No matter what the plan, Israel will neither cooperate nor negotiate
in good faith. A solution will have to be imposed, if not overtly,
then in ways that make Israel’s continued hold on the Occupied
Territories too costly to sustain. Simply withholding Israel’s
privileged access to American military technology and markets,
for example, would have that effect.
Any attempt to pressure Israel, however, will run
into a familiar obstacle: Congress, Israel’s trump card in its
encounters with the administration. In the case of Obama, Israeli
leaders know well that his own party has always been far more “pro-Israel”
than the Republicans. Already his loss of momentum after the Cairo
address (perhaps related to his difficulties over his health care
plan) has emboldened the temporarily cowed AIPAC. In early August,
the vaunted lobby produced a letter signed by 71 senators from
both parties -- led by Sens. Evan Bayh (D-IN) and Jim Risch (R-ID)
-- telling the president to lay off Israel and place more pressures
on the Arab states to “normalize” relations with Israel. Obama
had already, in his comments introducing Mitchell as special envoy
and subsequently, called for “normalization” simultaneous with
Israeli moves to lessen the burdens of occupation, in contravention
of the 2002 Arab League peace plan, which proposed that the Arab
states establish ties with Israel after withdrawal to the pre-1967
lines. Now AIPAC and its backers in Congress want the administration
to push for “normalization” before any Israeli overtures whatsoever.
The Netanyahu government has played its part, as well. In August,
its ministers, standing on the strategically crucial site of “E-1”
between Jerusalem and the settlement of Ma’ale Adumim, vowed that
Israel would continue building settlements anywhere it pleases.
On September 7, Israel announced it was beginning work on 500 new
apartments in Pisgat Ze’ev and 455 in other West Bank locales.
These actions essentially tell Obama to go to hell mere weeks before
he is projected to launch his peace initiative.
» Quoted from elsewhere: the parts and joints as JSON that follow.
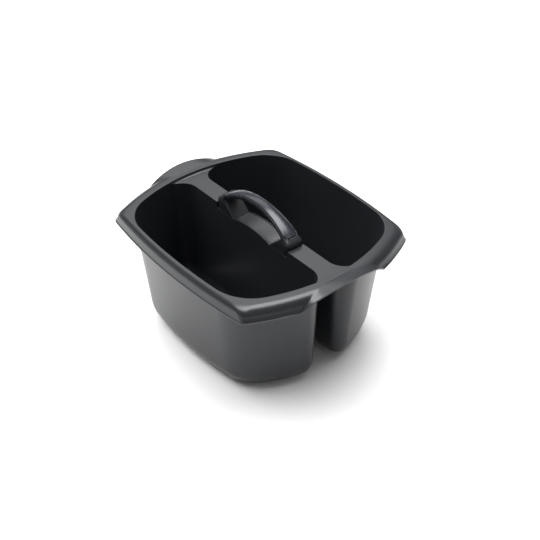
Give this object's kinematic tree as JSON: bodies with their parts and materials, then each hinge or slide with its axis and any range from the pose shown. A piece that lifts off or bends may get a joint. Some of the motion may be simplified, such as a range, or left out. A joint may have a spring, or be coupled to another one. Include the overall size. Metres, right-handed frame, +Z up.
{
  "type": "cleaning caddy",
  "caption": "Open two-compartment cleaning caddy with a rolled rim, a lifting wing at each end and an arched carrying handle over a finger recess.",
  "frame": {"origin": "middle of the base, on the surface that the caddy stands on", "axes": "+X along the handle and the deck towards one lifting wing, +Y across the two compartments, +Z up"},
  "size_m": [0.3882, 0.3282, 0.2204],
  "materials": {
    "tub": "black satin moulded polypropylene",
    "handle": "black satin moulded plastic",
    "grip": "black glossy soft-touch insert"
  },
  "bodies": {
    "root": {"tub": "tub", "handle": "handle", "grip": "grip"}
  },
  "joints": []
}
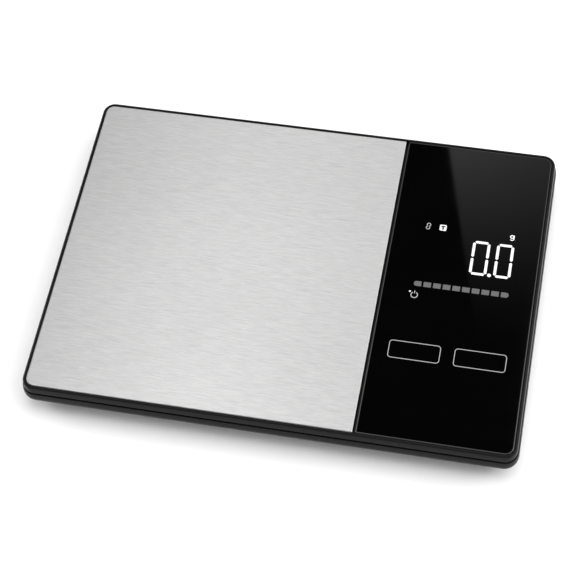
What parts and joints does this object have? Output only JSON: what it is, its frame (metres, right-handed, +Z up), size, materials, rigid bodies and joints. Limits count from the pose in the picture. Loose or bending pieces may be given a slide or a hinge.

The US replied
with an expression of “regret.”
Any plan for Israeli-Palestinian peace that has
a hope of succeeding requires both an effective marketing strategy
and a level of assertiveness as yet unseen in a US president, excepting,
perhaps, Dwight Eisenhower and Jimmy Carter. Obama’s only hope
of breaking through the wall of Israeli and Democratic Party resistance
is to articulate an approach to peace based on clear and accepted
principles anchored in human rights and justice and then framed
in terms of US interests. A cold, calculating assessment of US
interests would certainly push Obama in this direction. Time will
tell, though the limp response to the new settlement construction
does not bode well.
In the meantime, growing opposition to the occupation
on the part of the international grassroots is making it increasingly
difficult for governments to support Israeli policies. The movement
targeting Israel for boycott, divestment and sanctions gains strength
by the day, as the Israeli-Palestinian conflict begins to assume
the dimensions of the anti-apartheid struggle. But the Palestinians,
exhausted and suffering as they may be, possess a trump card of
their own. They are the gatekeepers. Until the majority of Palestinians,
and not merely political leaders, declare that the conflict is
over, the conflict is not over. Until most Palestinians believe
it is time to normalize relations with Israel, there will be no
normalization. Israel cannot “win” -- though it believes it can,
which is why it presses ahead to complete the matrix and foreclose
the possibility of a viable Palestinian state. The failure of yet
another peace initiative will only galvanize international efforts
to achieve justice for the Palestinians. Only this time the demand
is likely to be for a single binational state, the only alternative
that fits the single-state, binational reality that Israel itself
has forged in its futile attempt to impose an apartheid regime.